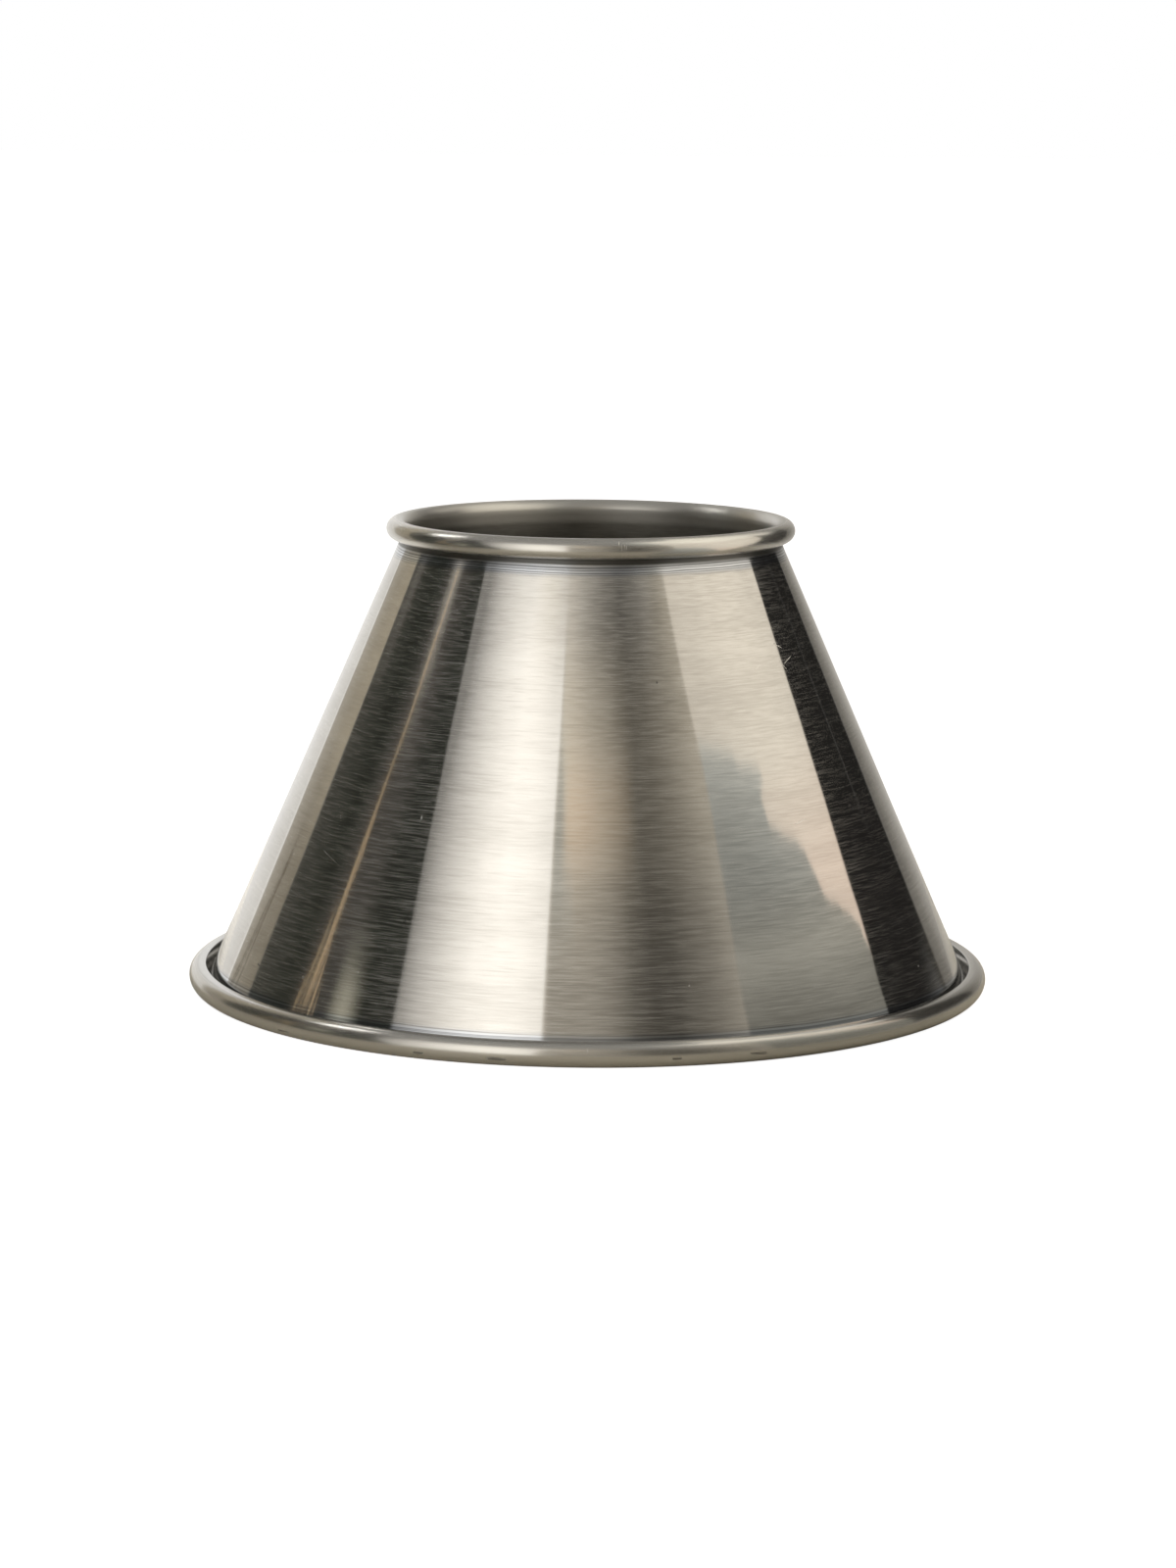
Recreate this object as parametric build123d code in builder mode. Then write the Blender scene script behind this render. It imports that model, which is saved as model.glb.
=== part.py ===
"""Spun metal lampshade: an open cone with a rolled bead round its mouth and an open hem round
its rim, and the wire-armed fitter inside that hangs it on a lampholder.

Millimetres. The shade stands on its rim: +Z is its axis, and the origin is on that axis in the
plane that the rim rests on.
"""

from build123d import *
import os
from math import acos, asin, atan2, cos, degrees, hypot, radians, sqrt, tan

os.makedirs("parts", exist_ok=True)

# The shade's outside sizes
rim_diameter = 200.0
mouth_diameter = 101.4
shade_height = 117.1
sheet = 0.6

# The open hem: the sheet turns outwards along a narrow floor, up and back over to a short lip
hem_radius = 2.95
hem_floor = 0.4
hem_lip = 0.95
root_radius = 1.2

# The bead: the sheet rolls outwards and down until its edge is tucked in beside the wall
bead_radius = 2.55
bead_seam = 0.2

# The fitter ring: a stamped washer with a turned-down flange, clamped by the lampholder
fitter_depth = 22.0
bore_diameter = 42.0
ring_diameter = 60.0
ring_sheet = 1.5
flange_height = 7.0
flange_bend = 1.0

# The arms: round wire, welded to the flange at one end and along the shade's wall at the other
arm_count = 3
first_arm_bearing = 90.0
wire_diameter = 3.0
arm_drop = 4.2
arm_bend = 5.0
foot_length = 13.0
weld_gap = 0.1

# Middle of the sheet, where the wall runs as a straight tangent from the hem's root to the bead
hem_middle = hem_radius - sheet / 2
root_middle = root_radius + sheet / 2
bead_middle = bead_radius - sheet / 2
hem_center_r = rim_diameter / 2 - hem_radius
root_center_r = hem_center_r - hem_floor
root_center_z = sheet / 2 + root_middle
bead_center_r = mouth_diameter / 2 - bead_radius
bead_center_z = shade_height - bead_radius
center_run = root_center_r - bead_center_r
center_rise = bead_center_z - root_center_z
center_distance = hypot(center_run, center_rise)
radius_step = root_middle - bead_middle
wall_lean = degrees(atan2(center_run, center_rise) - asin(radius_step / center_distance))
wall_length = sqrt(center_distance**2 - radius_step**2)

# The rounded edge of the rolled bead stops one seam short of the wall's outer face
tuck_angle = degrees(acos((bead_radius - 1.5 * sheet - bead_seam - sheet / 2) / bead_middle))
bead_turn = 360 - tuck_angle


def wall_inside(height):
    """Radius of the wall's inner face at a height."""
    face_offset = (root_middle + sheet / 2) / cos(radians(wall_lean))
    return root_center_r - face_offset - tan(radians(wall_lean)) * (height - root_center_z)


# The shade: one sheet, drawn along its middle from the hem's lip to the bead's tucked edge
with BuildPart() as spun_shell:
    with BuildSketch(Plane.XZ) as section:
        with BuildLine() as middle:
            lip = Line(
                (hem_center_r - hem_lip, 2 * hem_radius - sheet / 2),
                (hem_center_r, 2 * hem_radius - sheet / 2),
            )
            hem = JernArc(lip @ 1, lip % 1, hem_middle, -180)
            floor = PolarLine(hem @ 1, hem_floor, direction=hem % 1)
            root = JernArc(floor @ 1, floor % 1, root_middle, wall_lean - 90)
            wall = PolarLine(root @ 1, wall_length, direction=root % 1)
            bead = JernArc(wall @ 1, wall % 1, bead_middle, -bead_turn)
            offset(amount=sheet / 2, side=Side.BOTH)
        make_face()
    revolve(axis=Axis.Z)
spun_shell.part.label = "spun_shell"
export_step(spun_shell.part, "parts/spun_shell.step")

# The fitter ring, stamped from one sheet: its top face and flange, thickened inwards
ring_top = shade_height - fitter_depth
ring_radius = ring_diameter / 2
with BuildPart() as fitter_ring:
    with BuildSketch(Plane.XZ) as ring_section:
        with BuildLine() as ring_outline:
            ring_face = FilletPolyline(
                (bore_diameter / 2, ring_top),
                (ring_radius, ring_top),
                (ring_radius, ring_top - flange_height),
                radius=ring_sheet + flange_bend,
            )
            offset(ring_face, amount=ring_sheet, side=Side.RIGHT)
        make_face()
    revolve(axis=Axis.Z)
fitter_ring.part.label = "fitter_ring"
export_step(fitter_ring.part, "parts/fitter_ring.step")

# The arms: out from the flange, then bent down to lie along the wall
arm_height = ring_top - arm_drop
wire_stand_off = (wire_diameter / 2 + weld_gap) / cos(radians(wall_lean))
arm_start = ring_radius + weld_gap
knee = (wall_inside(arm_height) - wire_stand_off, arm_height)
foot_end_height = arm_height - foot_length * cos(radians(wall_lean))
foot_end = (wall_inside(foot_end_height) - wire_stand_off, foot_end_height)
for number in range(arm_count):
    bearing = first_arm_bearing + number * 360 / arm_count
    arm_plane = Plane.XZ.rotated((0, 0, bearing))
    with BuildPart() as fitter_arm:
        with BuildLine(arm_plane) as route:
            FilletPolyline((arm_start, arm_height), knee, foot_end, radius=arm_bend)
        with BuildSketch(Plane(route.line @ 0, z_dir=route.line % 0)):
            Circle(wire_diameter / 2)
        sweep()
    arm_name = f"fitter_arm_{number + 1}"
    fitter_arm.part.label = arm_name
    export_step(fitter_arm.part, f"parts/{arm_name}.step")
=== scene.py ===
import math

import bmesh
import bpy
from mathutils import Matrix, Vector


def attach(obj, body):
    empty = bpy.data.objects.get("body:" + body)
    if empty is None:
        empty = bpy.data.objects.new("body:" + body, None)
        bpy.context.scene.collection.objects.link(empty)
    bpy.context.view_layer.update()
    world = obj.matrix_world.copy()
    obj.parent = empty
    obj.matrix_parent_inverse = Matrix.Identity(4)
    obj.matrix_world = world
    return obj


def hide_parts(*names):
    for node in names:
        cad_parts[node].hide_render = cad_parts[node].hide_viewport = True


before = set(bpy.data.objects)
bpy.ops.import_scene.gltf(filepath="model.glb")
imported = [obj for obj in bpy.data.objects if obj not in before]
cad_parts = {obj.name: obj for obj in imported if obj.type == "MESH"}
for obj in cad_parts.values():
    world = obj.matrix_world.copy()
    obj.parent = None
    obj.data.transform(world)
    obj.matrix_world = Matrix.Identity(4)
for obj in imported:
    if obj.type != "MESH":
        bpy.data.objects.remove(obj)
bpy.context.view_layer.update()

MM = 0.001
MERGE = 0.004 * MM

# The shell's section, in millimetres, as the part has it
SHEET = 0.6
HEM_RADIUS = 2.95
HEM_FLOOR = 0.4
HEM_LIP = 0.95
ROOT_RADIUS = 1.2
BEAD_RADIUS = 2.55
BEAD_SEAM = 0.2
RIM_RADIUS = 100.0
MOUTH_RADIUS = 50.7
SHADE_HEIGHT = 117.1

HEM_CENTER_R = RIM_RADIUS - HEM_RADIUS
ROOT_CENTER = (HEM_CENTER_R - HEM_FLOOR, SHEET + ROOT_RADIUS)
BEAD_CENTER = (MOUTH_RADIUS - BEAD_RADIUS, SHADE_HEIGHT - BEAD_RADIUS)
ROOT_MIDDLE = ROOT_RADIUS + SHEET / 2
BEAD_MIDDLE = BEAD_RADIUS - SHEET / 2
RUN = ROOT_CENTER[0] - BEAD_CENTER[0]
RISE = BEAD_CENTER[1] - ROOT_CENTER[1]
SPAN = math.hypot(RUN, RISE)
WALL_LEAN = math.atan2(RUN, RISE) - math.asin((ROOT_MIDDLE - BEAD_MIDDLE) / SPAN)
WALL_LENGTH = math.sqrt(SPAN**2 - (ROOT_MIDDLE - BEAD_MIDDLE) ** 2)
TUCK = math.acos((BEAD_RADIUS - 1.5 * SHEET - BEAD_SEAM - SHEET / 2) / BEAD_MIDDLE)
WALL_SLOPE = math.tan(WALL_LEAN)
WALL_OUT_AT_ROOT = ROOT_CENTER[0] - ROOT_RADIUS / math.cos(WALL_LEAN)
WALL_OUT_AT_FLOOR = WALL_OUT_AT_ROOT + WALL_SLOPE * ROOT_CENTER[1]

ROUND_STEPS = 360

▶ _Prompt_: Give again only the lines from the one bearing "# The arms: out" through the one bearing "MERGE = 0.004 * MM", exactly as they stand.

▶ _Final result_:
# The arms: out from the flange, then bent down to lie along the wall
arm_height = ring_top - arm_drop
wire_stand_off = (wire_diameter / 2 + weld_gap) / cos(radians(wall_lean))
arm_start = ring_radius + weld_gap
knee = (wall_inside(arm_height) - wire_stand_off, arm_height)
foot_end_height = arm_height - foot_length * cos(radians(wall_lean))
foot_end = (wall_inside(foot_end_height) - wire_stand_off, foot_end_height)
for number in range(arm_count):
    bearing = first_arm_bearing + number * 360 / arm_count
    arm_plane = Plane.XZ.rotated((0, 0, bearing))
    with BuildPart() as fitter_arm:
        with BuildLine(arm_plane) as route:
            FilletPolyline((arm_start, arm_height), knee, foot_end, radius=arm_bend)
        with BuildSketch(Plane(route.line @ 0, z_dir=route.line % 0)):
            Circle(wire_diameter / 2)
        sweep()
    arm_name = f"fitter_arm_{number + 1}"
    fitter_arm.part.label = arm_name
    export_step(fitter_arm.part, f"parts/{arm_name}.step")
=== scene.py ===
import math

import bmesh
import bpy
from mathutils import Matrix, Vector


def attach(obj, body):
    empty = bpy.data.objects.get("body:" + body)
    if empty is None:
        empty = bpy.data.objects.new("body:" + body, None)
        bpy.context.scene.collection.objects.link(empty)
    bpy.context.view_layer.update()
    world = obj.matrix_world.copy()
    obj.parent = empty
    obj.matrix_parent_inverse = Matrix.Identity(4)
    obj.matrix_world = world
    return obj


def hide_parts(*names):
    for node in names:
        cad_parts[node].hide_render = cad_parts[node].hide_viewport = True


before = set(bpy.data.objects)
bpy.ops.import_scene.gltf(filepath="model.glb")
imported = [obj for obj in bpy.data.objects if obj not in before]
cad_parts = {obj.name: obj for obj in imported if obj.type == "MESH"}
for obj in cad_parts.values():
    world = obj.matrix_world.copy()
    obj.parent = None
    obj.data.transform(world)
    obj.matrix_world = Matrix.Identity(4)
for obj in imported:
    if obj.type != "MESH":
        bpy.data.objects.remove(obj)
bpy.context.view_layer.update()

MM = 0.001
MERGE = 0.004 * MM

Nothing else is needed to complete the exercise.